A connected problem is how much time advocates take in making their oral submissions at a private FDR.
In most court FDRs there is a natural limit to how long the advocate will address the court: this is typically in the region of 20-30 minutes, assuming that the listed time is one hour.
At a private FDR, that pressure of time dissipates. Advocates can usefully take their time and expand on points which might assist with the evaluator’s indication. However, the lack of time pressure can be (ab)used when an inordinate amount of time is taken to set out a case on disputed issues. For example, I recall a case where the one advocate spoke for over two hours, covering numerous points of what their client was likely to say. Since the private FDR tribunal sits as an evaluator (and not a judge), they may feel they have less control (or be less willing) to impose some sort of ‘cloture’ to this ‘filibuster’ that a judge who has a list of other cases to hear on the same day.
Why is this a problem, given that it is for the parties to decide how best to use the day?
Firstly, because, just as every act has an equal and opposite reaction, where one party dwells on the detail for so long, the other party will likely want their advocate to respond in kind. Secondly, at the risk of stating the obvious, because any FDR involves two stages: the FDR hearing and the parties’ negotiation. However erudite an indication the parties need to have time to consider it and negotiate. It is good practice to have the indication before lunch to allow a half day for discussions. This is why a court FDR starting at 2pm or 3pm is such a bad idea. Thirdly, where the advocates take all to most of the morning to set out or respond to factual allegations, the time for the indication is put back until after lunch. In my experience, some clients will either begin to lose focus or will tire by 3pm or 4pm. It is generally speaking less than ideal to start negotiations at that stage – even in a comfortable environment where coffee and expensive biscuits are freely available.

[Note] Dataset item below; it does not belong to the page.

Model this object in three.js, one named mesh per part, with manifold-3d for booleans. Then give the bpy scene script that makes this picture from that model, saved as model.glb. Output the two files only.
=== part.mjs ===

4. Indications that are practically mini-judgments
The perceived need of advocates and evaluators to give value for money by setting out a case so expansively risks undermining the whole point of attending an FDR (reaching settlement) and invites the evaluator to give an indication which becomes more like a judgment.

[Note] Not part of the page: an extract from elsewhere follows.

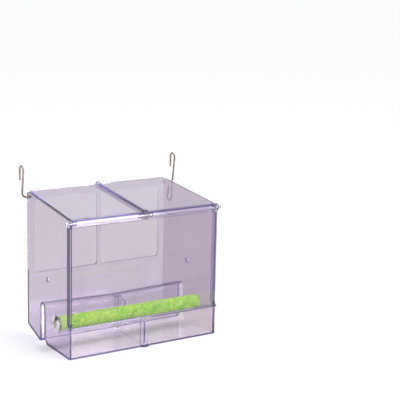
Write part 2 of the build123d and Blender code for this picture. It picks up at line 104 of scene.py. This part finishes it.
class Tree:
    """A material's node tree, with short ways to add and join nodes."""

    def __init__(self, name):
        self.material = bpy.data.materials.new(name)
        self.material.use_nodes = True
        self.nodes = self.material.node_tree.nodes
        self.links = self.material.node_tree.links
        self.shader = self.nodes["Principled BSDF"]
        self.output = self.nodes["Material Output"]
        coordinates = self.nodes.new("ShaderNodeTexCoord").outputs
        self.place = coordinates["Object"]
        self.facing = coordinates["Normal"]

    def add(self, kind, inputs=None, **settings):
        """A new node. An input is either a plain value or a socket to join."""
        node = self.nodes.new("ShaderNode" + kind)
        for key, value in settings.items():
            setattr(node, key, value)
        for key, value in (inputs or {}).items():
            self.feed(node.inputs[key], value)
        return node

    def feed(self, socket, value):
        if isinstance(value, bpy.types.NodeSocket):
            self.links.new(value, socket)
        else:
            socket.default_value = value

    def noise(self, scale, detail=2.0, distortion=0.0, vector=None):
        inputs = {
            "Vector": vector or self.place,
            "Scale": scale,
            "Detail": detail,
            "Distortion": distortion,
        }
        return self.add("TexNoise", inputs).outputs["Fac"]

    def stretched(self, stretch):
        return self.add("Mapping", {"Vector": self.place, "Scale": stretch}).outputs["Vector"]

    def ramp(self, factor, *stops):
        """A colour from stops of (position, (red, green, blue))."""
        node = self.add("ValToRGB", {"Fac": factor})
        elements = node.color_ramp.elements
        while len(elements) < len(stops):
            elements.new(0.5)
        for element, (position, colour) in zip(elements, stops):
            element.position = position
            element.color = (*colour, 1.0)
        return node.outputs["Color"]

    def part(self, vector, axis):
        return self.add("SeparateXYZ", {"Vector": vector}).outputs[axis]

    def math(self, operation, *values):
        return self.add("Math", dict(enumerate(values)), operation=operation).outputs[0]

    def mixed(self, factor, colour_a, colour_b):
        """Colour A where the factor is 0, colour B where it is 1."""
        node = self.add("Mix", data_type="RGBA")
        given = {"Factor": factor, MIX_COLOUR_A: colour_a, MIX_COLOUR_B: colour_b}
        for key, value in given.items():
            self.feed(node.inputs[key], value)
        return node.outputs[MIX_COLOUR_RESULT]

    def scaled(self, factor, low, high):
        node = self.add("MapRange", {"Value": factor, "To Min": low, "To Max": high})
        return node.outputs["Result"]

    def bump(self, height, distance, strength=1.0):
        inputs = {"Height": height, "Distance": distance, "Strength": strength}
        return self.add("Bump", inputs).outputs["Normal"]

    def set(self, **inputs):
        """Inputs of the shader itself, with _ for each space in their names."""
        for key, value in inputs.items():
            self.feed(self.shader.inputs[key.replace("_", " ")], value)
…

An indication is not and cannot be a judgment for the simple reason that the tribunal hearing a FDR/ private FDR has not seen the final evidence and has not heard the parties evidence tested in the witness box. While in some cases the evaluator may be willing to give a view (based upon a gut instinct or even ‘judicial notice’), where this strays into giving a provisional assessment of the merit of an inchoate factual case on e.g. housing need or income need, the danger is the indication can involve speculation on what the parties might say, how their evidence might be tested and how a judge might approach the detail in future (where the figures will likely be different).
It is perfectly understandable why a private FDR evaluator, acting with the very best intention of wanting to give the parties value for money, would give a lengthy detailed indication, even one backed by their own net effect schedules, but this apparent value for money might not achieve what the FDR is all about. The parties may end up taking time in conference to discuss everything that the evaluator has said. One party may feel dissatisfied if the evaluator has formed a preliminary view without having heard from him. The erudition of a legal analysis might assist the advisers but it will have limited use for the lay clients.

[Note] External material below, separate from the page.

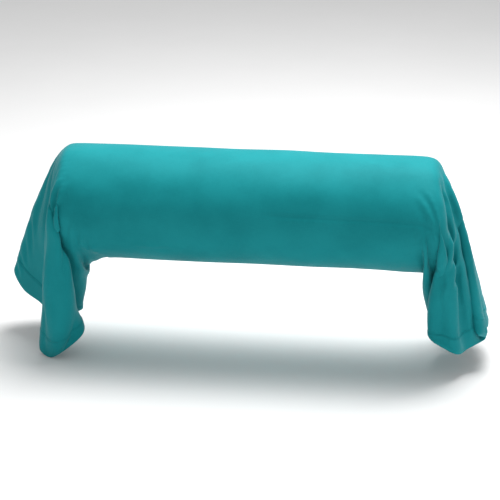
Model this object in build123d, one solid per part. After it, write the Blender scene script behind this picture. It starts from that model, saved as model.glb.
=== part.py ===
from build123d import *
import math
import os

# A bed bolster in its cotton case, lying on a narrow support with both open ends of the case
# hanging down. Millimetres. +X runs along the bolster, +Z is up, and the origin is the centre
# of the flat strip of the underside that the bolster rests on.

# Bolster in its case
case_half_width = 135.0  # half of the case's depth, front to back
case_height = 260.0
rest_half_width = 45.0  # half of the strip pressed flat by what it lies on
body_half_length = 415.0  # where the case turns down over each rounded end
crown_depth = 35.0  # how far each stuffed end swells out past the body's end

# Cloth, as stacked layers with their small folds of air
case_cloth = 1.5
hem_cloth = 3.0
ticking_cloth = 1.5
seam_room = 0.3  # between the thread of the case's seam and the ticking
filling_clearance = 0.3

# Hanging ends: how far out past the stuffed end, and how far down, each hem begins
left_reach, left_outer_fall, left_inner_drop = 100.0, 312.0, 182.0
right_reach, right_outer_fall, right_inner_drop = 98.0, 360.0, 112.0
left_lean, right_lean = 22.0, 16.0  # degrees by which the front of each mouth hangs lower
inner_reach = 10.0
inner_swell = 18.0  # how far the inner side bows out under the bolster's end
mouth_narrowing = 25.0  # how much narrower than the body each mouth is, on each side
mouth_flat = 20.0
outer_bend, inner_bend = 1.60, 1.30
tail_steps = 5
cuts_across, cuts_up = (-48.0, 48.0), (-45.0, 60.0, 150.0)  # where the hanging cloth is parted
hem_height = 45.0

# Sewing
stitch_radius = 0.7
stitch_setback = 3.0  # from the hem's top edge to its stitch line
seam_angle = -20.0  # around the section from the back, so this is low on the back
seam_width, seam_thickness, seam_setback = 12.0, 1.2, 0.3
thread_radius = 0.5
end_seam_width, end_seam_thickness = 9.0, 2.0
ticking_seam_angle = 200.0
closing_length, closing_radius = 220.0, 0.6
label_depth, label_width, label_thickness, label_gap = 30.0, 45.0, 0.5, 2.0
label_from_end = 20.0

# Stuffed end: the share of its depth and the distance in from the full section of each ring
crown_rings = ((0.0, 0.0), (0.40, 12.0), (0.80, 40.0), (1.0, 80.0))


def outline(half_width, height, flat, inset=0.0):
    """A round section pressed flat underneath, in a plane's own axes, with its underside at 0."""
    reach_y, low, high = half_width - inset, inset, height - inset
    middle, rise = (low + high) / 2, (high - low) / 2
    around = [
        (reach_y * math.cos(math.radians(a)), middle + rise * math.sin(math.radians(a)))
        for a in range(-40, 221, 20)
    ]
    top = Spline([(flat, low), *around, (-flat, low)])
    return make_face([Line((-flat, low), (flat, low)), top])


def body_section(inset, rounding=0.0):
    """The section of the body, inset by a layer of cloth and by the rounding of a stuffed end."""
    flat = rest_half_width * (1 - rounding / case_half_width)
    return outline(case_half_width, case_height, flat, inset + rounding)


def across(x):
    """The plane across the bolster at x, with its own X to the back and its own Y up."""
    return Plane(origin=(x, 0, 0), x_dir=(0, 1, 0), z_dir=(1, 0, 0))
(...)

Ultimately, as a general rule of thumb, it is suggested that a private FDR indication needs to be clear, honest (in terms of explaining that this area of law is discretionary and fact-dependent) and above all explain the commercial reality, that while a view has been given on the facts, the costs of taking this to trial could well be disproportionate.
So, can be done?
The following is suggested as some practical solutions to the problems which, it is accepted, are not universal but arise in a minority of cases:
- In terms of selection of tribunal, the adoption of a voluntary practice whereby lists of (say 3) proposed FDR judges should include at least one woman. Practitioners should be aware of the excellent PFDR Directory on the Financial Remedies Journal Website;
- In terms of written submissions, that there should be a strict application of the existing rules for length of bundle and position statements save e.g. where agreed in advance or brought to the evaluator’s attention. It may be worth considering, where a position statement has descended into factual submissions, if those parts of the document can be excised from the privileged part of the note and referred to later on, in the same way as factual assertions contained within a without prejudice might not be;
- There should be some understanding in advance as to the length of oral submissions (typically limited to 45 minutes or 1 hour each) to enable the indication to be given, if at all possible, before lunch.
- In terms of indications, the parties are undoubtedly assisted by a short summary of the evaluator’s views. However, a lengthy document which sets out the law in detail might not assist if it would take a large part of the remainder of the day to unpack its contents.